Losing the Shield Saw changes the first hour of Revelations from a familiar power fantasy into a mechanical reset. The Slayer enters Purgatory stripped of the tool that defined The Dark Ages, and the Chain Spear placed in his hands demands a harsher kind of precision. Green attacks can still be parried, but there is no shield held in reserve when the timing fails. You must strike into the attack, creating a direct collision between weapon and threat.
That single change alters the combat loop. The base campaign often asked players to hold ground, absorb pressure, and punish an opening. The spear asks you to create the opening yourself. Throw it into a demon and the chain pulls the Slayer toward the target while preserving directional control. You can rise above an enemy, swing around its flank, or cancel the approach into an aerial slam.
The returning dash completes that shift. A projectile sequence that once required several parries can now be escaped with a lateral burst, followed by a spear grapple over the attacking group. Revelations keeps the Slayer’s heavy movement and violent impact, then gives the player enough mobility to decide where that weight lands.

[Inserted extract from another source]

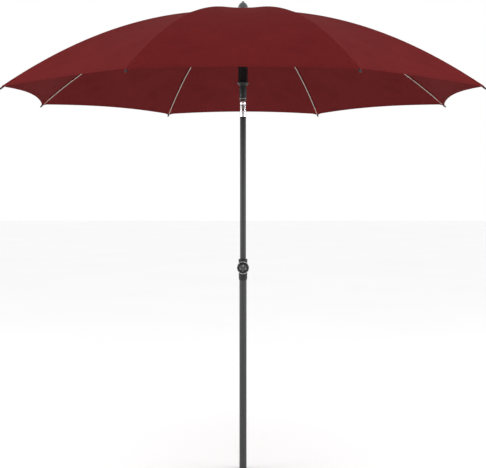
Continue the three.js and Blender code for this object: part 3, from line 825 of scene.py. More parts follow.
# ---- Canopy -----------------------------------------------------------------------------------------
@dataclass
class Canopy:
    """The cloth: sixteen half-gores sewn along the ribs, its seams, corner pockets, ties and apex patch."""

    radius: float = 1000
    rise: float = 355
    power: float = 2.05
    hem_bow: float = 35.6        # how far the hem is drawn in between two ribs
    hem_sag: float = 16          # how far it hangs below the line between them
    sag_power: float = 0.75
    thickness: float = 0.9
    fold_thickness: float = 0.8
    fold_inner: float = 13.9     # how far the hem's fold reaches on the inside
    hem_curl: float = 1.2        # how far from the hem's edge the cloth rounds over
    start: float = 27            # where the panels begin, below the patch
    seam_width: float = 8.4
    turn_in: float = 280
    # Where the mesh has points: rows before the hem, shares of the way to the rib, then distances from the
    # seam and from the hem.
    along: int = 46
    sides: tuple[float, ...] = (
        0.0, 0.02, 0.08, 0.16, 0.25, 0.34, 0.43, 0.52, 0.61, 0.69, 0.76, 0.82, 0.87, 0.91, 0.94
    )
    from_seam: tuple[float, ...] = (9.0, 4.5, 2.0, 0.8, 0.0)
    from_hem: tuple[float, ...] = (18.0, 14.4, 13.6, 12.4, 11.4, 7.0, 3.0, 1.2, 0.4, 0.0)
    patch_radius: float = 34
    patch_hole: float = 5
    tied_at: tuple[float, ...] = (360, 640, 830)
    top: float = field(default_factory=lambda: high("apex_patch").z)

    def arch(self, r: float) -> float:
        """The height of a rib line of the cloth, r from the pole's axis."""
        return self.top - self.rise * (r / self.radius) ** self.power

    def spot(self, r: float, side: float, lift: float = 0.0) -> Vector:
        """The point of the +X panel at r along the rib line, with side 0 in its middle and 1 at the rib."""
        dip = self.hem_sag * (r / self.radius) ** self.sag_power * (1 - side * side)
        return Vector((r * math.cos(HALF_PANEL), r * math.sin(HALF_PANEL) * side, self.arch(r) - dip + lift))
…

One Tool, Several Decisions
The Chain Spear works because its upgrades change decisions rather than raising damage numbers alone. Platinum purchases unlock a thrust, a ranged throw, and a ground slam, each tied to particular enemy problems. The thrust deals increased damage to heavy melee demons. The javelin throw punishes flying targets and can pierce the fence-like projectiles created by Mancubi. The upgraded slam forces enemies caught in its explosion to release health.
These abilities revive DOOM Eternal’s enemy-counter structure without forcing constant firearm rotation. A Cosmic Elemental sends homing creatures across the arena, so the spear throw becomes a targeted answer rather than another attack competing for attention. An Archvile arrives behind layered shields and begins summoning reinforcements, turning target priority into a timed problem: break the cage, interrupt the ritual, then survive everything already spawned.
The Shield Saw eventually returns, and switching between both tools creates the expansion’s strongest combat system. The shield can stop pressure, stagger enemies, and carve through armor. The spear can reposition the Slayer, isolate airborne threats, and create health through an upgraded slam. A single encounter might involve throwing the shield to stun one demon, grappling past another with the spear, landing behind the group, and firing the Super Shotgun before the formation can turn.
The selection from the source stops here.